Nonwithdrawable : Citizen’s Basic Incomes would not be means-tested. If someone’s earnings or wealth increased, then their Citizen’s Basic Income would not change.
Individual : Citizen’s Basic Incomes would be paid on an individual basis, and not on the basis of a couple or household.
A right of citizenship : Everybody legally resident in the UK would receive a Citizen’s Basic Income, subject to a minimum period of legal residency in the UK, and continuing residency for most of the year.

Jonathan Rhys Williams of UBI Lab Wales explained: “Basic income is the idea that everyone is given a fixed, regular and unconditional payment regardless of their income, wealth or employment status.

“It would mean that no-one is left behind and that there is a safety net to catch everyone in times of trouble.

“There is much debate about how we approach trialling a basic income. But it is said that a basic income could encourage a wave of entrepreneurialism.

“How many people have dreamt of setting up their own business but haven’t taken that leap of faith because they have nothing to fall back on?

“It’s a huge gamble for them.”

Jonathan Rhys Williams went on to say: “By offering that safety floor we may find that people are prepared to go it alone, which could stimulate the local economy and make those left behind towns and cities more attractive for investment.

“We already know from past trials around the world that basic income has a significant positive effect on physical and mental wellbeing.

“For example, the recent Finnish pilot, where people were given €560 per month, showed that basic income recipients were more satisfied with their lives and experienced less mental strain than the control group.

“The Stockton, California, trial showed that recipients were less anxious and depressed, as well as less likely to feel fatigue or body pain associated with poor mental health.

“By running a basic income trial with 10,000 participants in Wales, we would be able to see whether it has the same effect on health here.

“Better health overall will result in a significant saving to the public purse – something that isn’t talked about nearly enough in the basic income debate.

“And, of course, a healthier population means a more productive workforce.

“These are just some of the possible effects a full trial could help us learn from.

“Other potential impacts could include a reduction in transport use, which is essential for tackling climate breakdown.

“The impacts a basic income could have on people looking to re-skill, which feeds into the debate around automation. The impact that a basic income could have for those providing care for loved ones.”

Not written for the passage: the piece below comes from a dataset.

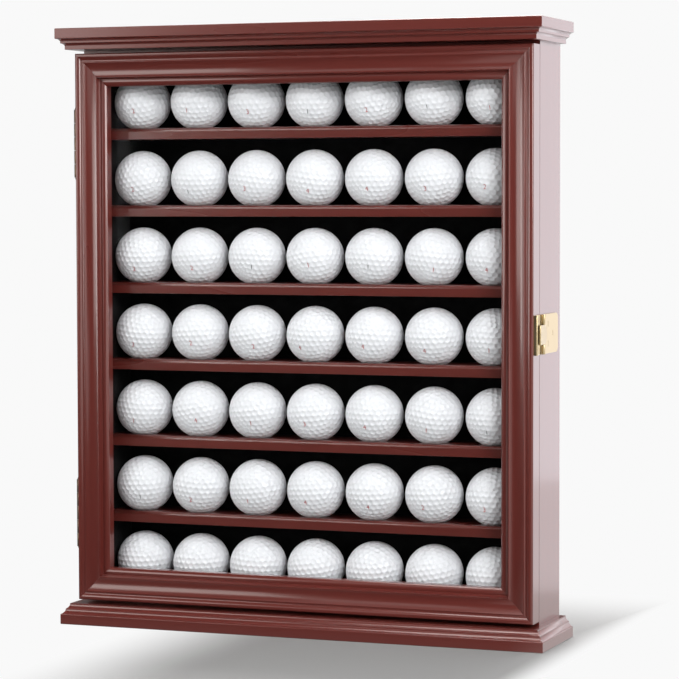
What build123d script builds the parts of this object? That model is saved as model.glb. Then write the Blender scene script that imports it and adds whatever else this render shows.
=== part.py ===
from build123d import *
import math
import os

# Golf ball display case: a shallow hinged case that holds seven rows of seven balls behind a clear pane.
# Millimetres. +Z up, +X to the right as seen from the front, and the front faces -Y.
# The origin is at the centre of the overall footprint, on the underside of the base.

# Balls and their grid
ball_diameter = 42.67
rows = 7
columns = 7
ball_side_gap = 3.63
ball_head_room = 8.38
ball_sink = 2.0
ball_back_gap = 2.5
ball_front_gap = 0.13

# Case
side_thickness = 15.9
bottom_thickness = 11.2
top_thickness = 8.9
shelf_thickness = 8.4
shelf_setback = 5.5
shelf_edge_radius = 2.6
dado_depth = 5.0
back_thickness = 4.0
back_recess = 2.0
back_rebate = 4.0
felt_thickness = 0.8
side_felt_thickness = 0.6
seat_clearance = 0.3
round_share = 0.45

# Base and crown
base_fascia_height = 7.8
base_height = 15.3
base_side_overhang = 10.4
base_front_overhang = 9.5
base_moulding_width = 5.4
base_fillet_height = 0.9
base_step_height = 0.6
base_hollow = 0.45
crown_fascia_height = 7.8
crown_height = 15.6
crown_side_overhang = 10.0
crown_front_overhang = 12.7
crown_moulding_width = 5.6
crown_fillet_height = 2.9
crown_step_height = 1.5
crown_hollow = 0.35
board_edge_radius = 0.6

# Door
door_thickness = 15.9
door_gap = 0.6
door_bottom_gap = 2.6
door_top_gap = 2.7
frame_reveal = 8.6
frame_edge_radius = 1.6
edge_flat = 0.8
roll_width = 2.1
roll_fall = 1.0
roll_height = 0.2
quirk_width = 1.9
quirk_rise = 0.5
quirk_hollow = 0.3
fillet_width = 0.4
cove_width = 10.8
cove_hollow = 1.5
ridge_width = 0.4
step_width = 1.3
step_depth = 3.9
step_hollow = 0.25
groove_width = 0.5
lip_setback = 4.5
lip_height = 0.9
pane_setback = 11.4
pane_thickness = 2.0
pane_edge_margin = 1.1
pane_play = 0.5
stop_width = 5.5
stop_thickness = 1.5
bumper_radius = 4.0
bumper_inset = 20.0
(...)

How much is being offered?

How much the pilot scheme will be giving to the lucky recipients has not yet been revealed.

However, a look at previous trials across the world could indicate how much is paid out – and the results vary.

Finland ran a two-year universal basic income pilot from 2017 to 2018, in which the Government gave €560 (£482) per month to 2,000 unemployed people aged between 25 and 58.

Spain also held a trial run in 2017, with the “B-MINCOME” experiment handing out up to $1,968 per month to 1,000 households in Barcelona’s poorest districts.

The same year, the Netherlands kicked off a basic income study, handing £1,050 per month to 250 recipients – with some having to do volunteer work for the cash, while for others it was unconditional.
n Alaska, it’s not called a universal basic income but the state gives each resident a cheque every year, worth between $1,000 and $2,000.

Back in Wales, it is believed the plans are still in the planning stage, so how much will be paid out is likely not decided yet.

Mr Drakeford said a pilot would “need to be carefully designed to make sure that it is genuinely adding income for the group of people we are able to work with”.

He added: “It’ll have to be a pilot because we don’t have all the powers in our own hands to do it on our own.

“It’ll have to be carefully crafted to make sure that it is affordable and that it does it within the powers available to the Senedd.

“We need to make an early start on designing the pilot to make sure that we have the best chance of operating a pilot that allows us to draw the conclusions from it that we would all want to see.”